Hecho canción
Guille (Santiago Pedrero) busca sacar adelante a su banda de rock después de un parate de varios años entre los que desaparició Nicolás (Ignacio Rogers), uno de sus miembros y amigo de la infancia. Mientras concurre junto al grupo a grabaciones, presentaciones y radios de mala muerte, el protagonista conoce a Luciana (Ailín Salas), con la que tendrá un affaire platónico y deslumbrante entre tanta tensión. La vida de alguien equilibra su gravedad con pasajes visuales-musicales que rozan la abstracción y zambullen al espectador en un estado de beatitud brevemente encantadora que bien puede funcionar como epílogo feliz al camino iniciado por Nadar solo (2003) y Como un avión estrellado (2005) –matizado por la más ligera y cómica Excursiones (2009)-.
El rodaje en 35 mm, la anacronía de la época –sólo se ven cassettes, no hay iPods ni redes sociales-, el post-punk como mitología (la desaparición de Nico recuerda a la leyenda del baterista de Los Pillos, banda emblema del post-punk vernáculo) y la recurrencia de la ausencia, la amistad y las costas marítimas en invierno terminan por volcar al cine de Acuña hacia adentro, hacia un universo que rehúye toda referencia documental para volverse plástico, universal (la fotografía de Fernando Lockett le debe mucho a esa apuesta).

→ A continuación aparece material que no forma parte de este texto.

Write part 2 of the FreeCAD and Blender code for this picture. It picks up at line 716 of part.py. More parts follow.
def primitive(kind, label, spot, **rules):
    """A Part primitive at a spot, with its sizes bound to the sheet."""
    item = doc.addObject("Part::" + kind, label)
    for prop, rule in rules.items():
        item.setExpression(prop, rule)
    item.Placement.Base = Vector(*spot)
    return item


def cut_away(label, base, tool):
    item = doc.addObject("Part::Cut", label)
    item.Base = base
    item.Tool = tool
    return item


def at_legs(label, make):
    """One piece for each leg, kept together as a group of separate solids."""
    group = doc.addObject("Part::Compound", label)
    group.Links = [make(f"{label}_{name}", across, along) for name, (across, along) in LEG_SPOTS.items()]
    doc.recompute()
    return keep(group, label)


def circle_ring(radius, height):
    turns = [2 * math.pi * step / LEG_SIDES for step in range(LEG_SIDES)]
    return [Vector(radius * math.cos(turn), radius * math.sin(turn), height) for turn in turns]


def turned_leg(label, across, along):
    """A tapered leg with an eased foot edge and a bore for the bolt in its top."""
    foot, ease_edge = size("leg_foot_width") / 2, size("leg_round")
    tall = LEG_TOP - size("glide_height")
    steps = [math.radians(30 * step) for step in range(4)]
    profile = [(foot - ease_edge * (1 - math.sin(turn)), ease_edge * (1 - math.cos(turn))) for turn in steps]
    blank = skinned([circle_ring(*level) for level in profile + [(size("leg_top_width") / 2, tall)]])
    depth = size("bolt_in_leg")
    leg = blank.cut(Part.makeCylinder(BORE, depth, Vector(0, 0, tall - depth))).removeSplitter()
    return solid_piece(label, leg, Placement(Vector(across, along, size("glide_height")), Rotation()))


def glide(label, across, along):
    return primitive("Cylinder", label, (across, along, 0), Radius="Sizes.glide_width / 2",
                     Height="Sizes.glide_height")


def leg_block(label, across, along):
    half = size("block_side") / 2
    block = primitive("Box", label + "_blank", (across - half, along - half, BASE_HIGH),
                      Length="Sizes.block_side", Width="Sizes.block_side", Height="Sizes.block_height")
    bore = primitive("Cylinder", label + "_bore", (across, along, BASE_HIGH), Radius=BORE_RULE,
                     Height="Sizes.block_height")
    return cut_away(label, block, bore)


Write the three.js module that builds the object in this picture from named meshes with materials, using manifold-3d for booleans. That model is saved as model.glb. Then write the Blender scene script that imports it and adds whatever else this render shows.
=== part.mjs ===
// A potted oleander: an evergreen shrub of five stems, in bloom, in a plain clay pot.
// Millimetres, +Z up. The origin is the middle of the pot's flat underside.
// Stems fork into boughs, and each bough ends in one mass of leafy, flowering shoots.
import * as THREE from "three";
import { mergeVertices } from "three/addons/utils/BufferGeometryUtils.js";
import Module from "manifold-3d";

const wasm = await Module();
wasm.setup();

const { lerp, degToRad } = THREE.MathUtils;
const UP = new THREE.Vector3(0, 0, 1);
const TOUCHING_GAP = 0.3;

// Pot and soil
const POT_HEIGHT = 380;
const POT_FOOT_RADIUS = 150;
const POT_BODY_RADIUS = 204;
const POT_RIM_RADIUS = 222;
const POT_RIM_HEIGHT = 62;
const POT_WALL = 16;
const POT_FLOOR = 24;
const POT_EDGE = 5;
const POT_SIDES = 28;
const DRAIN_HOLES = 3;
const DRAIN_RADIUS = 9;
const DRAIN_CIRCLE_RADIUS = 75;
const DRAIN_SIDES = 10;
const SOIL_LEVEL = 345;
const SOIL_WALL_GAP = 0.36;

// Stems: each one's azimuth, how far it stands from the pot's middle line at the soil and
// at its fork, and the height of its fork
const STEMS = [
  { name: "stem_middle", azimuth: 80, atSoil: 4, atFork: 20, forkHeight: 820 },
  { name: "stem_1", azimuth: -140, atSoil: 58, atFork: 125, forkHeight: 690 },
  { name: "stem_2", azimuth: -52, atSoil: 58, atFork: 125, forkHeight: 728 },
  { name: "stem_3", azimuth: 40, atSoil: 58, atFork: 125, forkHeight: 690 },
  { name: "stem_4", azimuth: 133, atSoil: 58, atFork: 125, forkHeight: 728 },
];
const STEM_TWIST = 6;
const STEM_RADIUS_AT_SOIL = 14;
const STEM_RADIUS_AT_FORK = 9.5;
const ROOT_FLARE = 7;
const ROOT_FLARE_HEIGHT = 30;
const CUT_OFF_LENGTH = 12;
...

Es esa emotividad distante la hazaña del filme, que hace que observemos a los personajes como a través de una ventana o un sueño, sin afectación o estridencias de por medio. Y sucede que a Ezequiel Acuña, realizador idealista e incorruptible si los hay, no le interesa el hoy sino la emoción fugaz de un cine convertido en canción.